La scena di un cane che varca la soglia di un canile dopo una vita in famiglia è qualcosa che non ha parole per essere descritta: non esistono sostantivi o aggettivi per quanto ci si sforzi per descrivere quel mix di sensazioni. Era un cane dal manto nero che che non era mai stato messo a guinzaglio: era atterrito, spaventato dagli abbai, confuso e pietrificato dagli odori che sentiva. L'uomo che lo accompagnava si era limitato a consegnarlo ad una volontaria e non si era voltato uscendo. Io guardavo la scena senza rendermi conto di nulla, volevo solo che l'attraversamento di quel corridoio fosse per lui veloce e indolore il più possibile. Ma più pensavo a quello che stava succedendo e più mi sembrava che lui si bloccasse. Non mi sembrava che vi fosse via di uscita: per lui era già chiaro che quel posto non ne avesse. Senza pensarci, feci qualcosa che mi uscì di getto e che sembrava non avesse alcun senso: andai verso di lui e mi misi a terra, nella sua stessa posizione, iniziandolo a chiamare e a sorridergli. Ogni volta che accennava a fare qualche centimetro, io guadagnavo indietro spazio e tornavo a chiamarlo, affondando nel fango del viale che portava ai corridoi. Lui proseguiva acquattato a terra di poco e io ripetevo la scena, ogni volta conquistando con un centimetro in più e piano piano mettendosi anche in posizione più eretta.

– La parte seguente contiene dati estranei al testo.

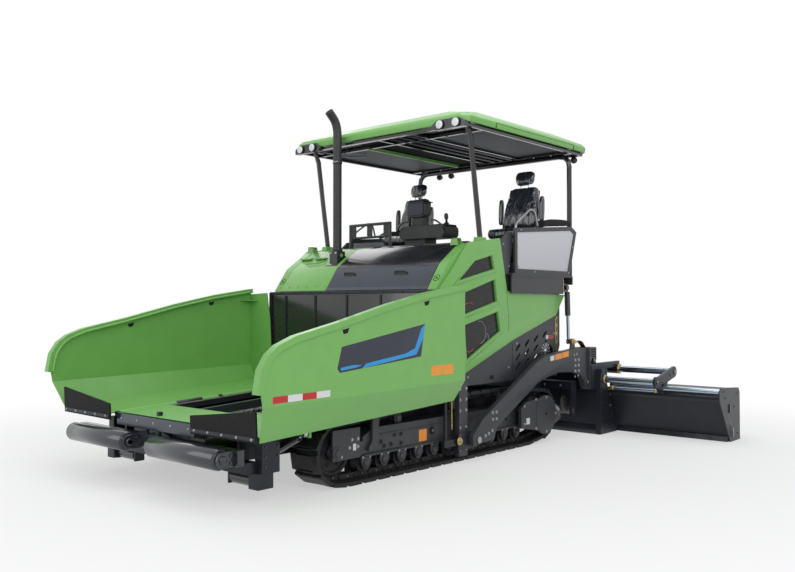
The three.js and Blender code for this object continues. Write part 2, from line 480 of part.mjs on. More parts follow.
const rearArms = cut(join([300, 860, 1400].flatMap((x) => [x, -x]).map((x) => box(x - 20, x + 20, 2100, 2730,
  796, 870))), rod([-1500, ...tubes.rear], [1500, ...tubes.rear], 50));
const sleeve = (s) => cut(rod([s * 260, ...tubes.rear], [s * sleeveEnd, ...tubes.rear], 60, 12),
  rod([s * 250, ...tubes.rear], [s * (sleeveEnd + 10), ...tubes.rear], 41.8, 12));
const headPlate = box(1300, 1440, 1946 + seat, 2080, 556, 860);
put('screed_frame', join(cut(shell, tubeHole), sole, rearArms, sleeve(1), sleeve(-1),
  box(-1430, 1430, 2100, 2225, 795, 850),
  headPlate, mirror(headPlate)), look.grey);
put('screed_walkway', join(box(-1300, 1300, 2930, 3452, 405, 435),
  [300, 860].flatMap((x) => [x, -x]).map((x) => alongX([[2730 + seat, 800], [2730 + seat, 860], [2900, 860],
    [2990, 700], [2990, 405], [2930, 405], [2930, 660], [2860, 800]], x - 15, x + 15))), look.black);

// telescoping guide tubes: the bracket at their end travels half as far as the extension
const tubeEnd = 2150;
pair('extension_guide', cut(join(rod([960, ...tubes.mid], [tubeEnd + 5, ...tubes.mid], 41, 12),
  rod([960, ...tubes.rear], [tubeEnd + 5, ...tubes.rear], 41, 12),
  alongX([[2110, 610], [2110, 735], [2620, 840], [2730, 840], [2730, 700], [2480, 660], [2390, 560],
    [2280, 550]], tubeEnd, tubeEnd + 30)), rod([2140, ...tubes.low], [2190, ...tubes.low], 35.8, 12)), look.chrome);
const extOutline = [[2576, 14], [2540, 60], [2330, 480], [2300, 500], [2300, 530], [2840, 600], [2840, 14]];
const extInner = [[2590, 30], [2552, 64], [2345, 488], [2345, 522], [2826, 586], [2826, 30]];
const inner = 1420;
const outer = 2875;
const extEnd = alongX([[2560, 0], [2230, 500], [2225, 585], [2290, 640], [2400, 640], [2835, 612], [2872, 560],
  [2872, 0]], outer, outer + 18);
const extShell = join(cut(alongX(extOutline, inner, outer + 2), alongX(extInner, inner - 5, outer - 10)),
  box(inner, outer + 2, 2570, 2850, 0, 12), extEnd,
  rod([inner + 80, ...tubes.low], [outer + 5, ...tubes.low], 35, 12),
  box(inner + 80, inner + 110, 2300, 2370, 520, 600));
const step = join(box(1560, 2800, 2835, 3120, 238, 262), [1600, 2180, 2760].map((x) => alongX(
  [[2835, 130], [2835, 250], [3100, 250], [3100, 232]], x - 8, x + 8)));
pair('extension', join(extShell, step), look.grey);

// ---------------------------------------------------------------- augers and their carrier
const auger = { y: 1760, z: 305, r: 185, from: 95, to: 1255, turns: 3.5 };
const flight = () => {
  const n = Math.round(auger.turns * 11);
  const pos = [];
  const idx = [];
  for (let i = 0; i <= n; i += 1) {
    const a = i / n * auger.turns * 2 * Math.PI;
    const x = auger.from + 20 + (auger.to - auger.from - 40) * i / n;
    for (const [r, t] of [[34, -7], [auger.r, -7], [auger.r, 7], [34, 7]]) {
      pos.push(x + t, auger.y + r * Math.cos(a), auger.z + r * Math.sin(a));
    }
    if (i < n) {
      for (let k = 0; k < 4; k += 1) {
        const [p, q] = [4 * i + k, 4 * i + (k + 1) % 4];
        idx.push(p, q + 4, q, p, p + 4, q + 4);
      }
    }
  }
  const e = 4 * n;
  idx.push(0, 1, 2, 0, 2, 3, e, e + 2, e + 1, e, e + 3, e + 2);
  const g = new THREE.BufferGeometry();
  g.setAttribute('position', new THREE.Float32BufferAttribute(pos, 3));
  g.setIndex(idx);
  return solid(g);
};
pair('auger', join(flight(), rod([auger.from - 15, auger.y, auger.z], [auger.to + 30, auger.y, auger.z], 42, 12)),
  look.worn);
const hanger = cut(box(1275, 1300, 1700, 1820, 240, 600), rod([1260, auger.y, auger.z], [1310, auger.y, auger.z],
  42.8, 24));
const carrier = join(box(0, 1300, 1700, 1820, 560, 660), hanger,
  box(845, 880, 1480 + seat, 1705, 560, 660), box(0, 66, 1690, 1830, 200, 570));
put('auger_carrier', join(carrier, mirror(carrier)), look.grey);

export default paver;
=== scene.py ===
"""Tracked asphalt paver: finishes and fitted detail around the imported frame. Metres, +Z up, hopper at -Y."""
import math
from collections import namedtuple

import bmesh
import bpy
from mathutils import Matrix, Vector, noise


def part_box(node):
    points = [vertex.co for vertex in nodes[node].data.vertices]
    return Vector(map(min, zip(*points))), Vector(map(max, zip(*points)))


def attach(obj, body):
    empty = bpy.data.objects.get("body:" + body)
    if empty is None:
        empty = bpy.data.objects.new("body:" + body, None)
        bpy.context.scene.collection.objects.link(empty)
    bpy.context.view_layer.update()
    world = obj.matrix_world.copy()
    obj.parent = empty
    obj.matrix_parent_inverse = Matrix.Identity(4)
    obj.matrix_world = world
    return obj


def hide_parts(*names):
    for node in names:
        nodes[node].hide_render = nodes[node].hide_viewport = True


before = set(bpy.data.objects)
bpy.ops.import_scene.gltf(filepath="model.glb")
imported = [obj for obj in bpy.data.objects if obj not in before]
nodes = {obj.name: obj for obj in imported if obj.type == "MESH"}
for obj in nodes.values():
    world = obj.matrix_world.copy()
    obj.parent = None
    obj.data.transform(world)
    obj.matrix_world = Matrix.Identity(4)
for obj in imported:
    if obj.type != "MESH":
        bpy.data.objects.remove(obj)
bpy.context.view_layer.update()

# ---------------------------------------------------------------- places taken from the frame
Span = namedtuple("Span", "x0 y0 z0 x1 y1 z1")


def span(node):
    """The lowest and highest corner of a CAD node as one named tuple."""
    low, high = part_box(node)
    return Span(*low, *high)


SIDES = ((1, "left"), (-1, "right"))
roof = span("roof")
body = span("side_body_left")
deck = span("platform")
extension = span("extension_left")
rear_wall = span("hopper_rear_wall")
track = span("track_left")
drive = span("final_drive_left")
pane = span("screen_pane_left")
exhaust = span("exhaust")
door = span("hood_door")

WING_OUTER = 1.620        # outer face of the hopper wings' plates
COLUMN_FACE = 1.300       # outer face of the tow columns
ARM_FACE = 1.396          # outer face of the tow arms
FRAME_FACE = 1.2236       # outer face of the body frame's panels
ROLLER_FRAME_FACE = 1.190
WALKWAY_TOP = 0.435       # tread of the screed's walkway
FLAP_FACE = -3.288        # front face of the wings' rubber flaps


# ---------------------------------------------------------------- finishes
def tree(name):
    """A new node material: its nodes, its links and its main shader."""
    made = bpy.data.materials.new(name)
    made.use_nodes = True
    work = made.node_tree
    return made, work.nodes, work.links, work.nodes["Principled BSDF"]


def add(work, kind, values=(), **settings):
    """A new node with some of its sockets and settings set."""
    made = work.new(kind)
    for name, value in settings.items():
        setattr(made, name, value)
    for socket, value in dict(values).items():
        made.inputs[socket].default_value = value
    return made


def varied(work, links, colour, variation, scale, coordinate):
    """A colour that drifts a little lighter and darker over the surface, and the noise that drives it."""
    cloud = add(work, "ShaderNodeTexNoise", {"Scale": scale, "Detail": 5})
    links.new(coordinate, cloud.inputs["Vector"])
    ramp = work.new("ShaderNodeValToRGB")
    low, high = ramp.color_ramp.elements
    low.position, high.position = 0.3, 0.7
    low.color = [c * (1 - variation) for c in colour] + [1]
    high.color = [min(1, c * (1 + variation)) for c in colour] + [1]
    links.new(cloud.outputs["Fac"], ramp.inputs["Fac"])
    return ramp.outputs["Color"], cloud.outputs["Fac"]


def bumped(work, links, shader, height, strength, distance, invert=False):
    """Bends the shader's normal by a height."""
    bump = add(work, "ShaderNodeBump", {"Strength": strength, "Distance": distance}, invert=invert)
    links.new(height, bump.inputs["Height"])
    links.new(bump.outputs["Normal"], shader.inputs["Normal"])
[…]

Oggi ripenso a quella scena e credo che il mio sorriso aumentasse per lui l'emozione di aver fatto un miracolo a cui gli si rispondeva con gratitudine. Quella sera lo lasciammo tranquillo nello stanzone delle coperte ma mi ero ripromessa di saltare ogni impegno l'indomani per tornare a vederlo. E fu così che io e quel cane arrivammo giorno dopo giorno a scambiarci tanto attraverso dei piccoli compromessi e concessioni da parte sua. E lui fu il mio apripista per altri cani. A lui devo la forza e l'emozione che mi hanno portato ad essere chi sono oggi. Nel lavoro ma nella vita in generale. E a lui, ancora oggi, devo un enorme grazie. Grazie grande cane nero: il primo amore, non si scorda mai!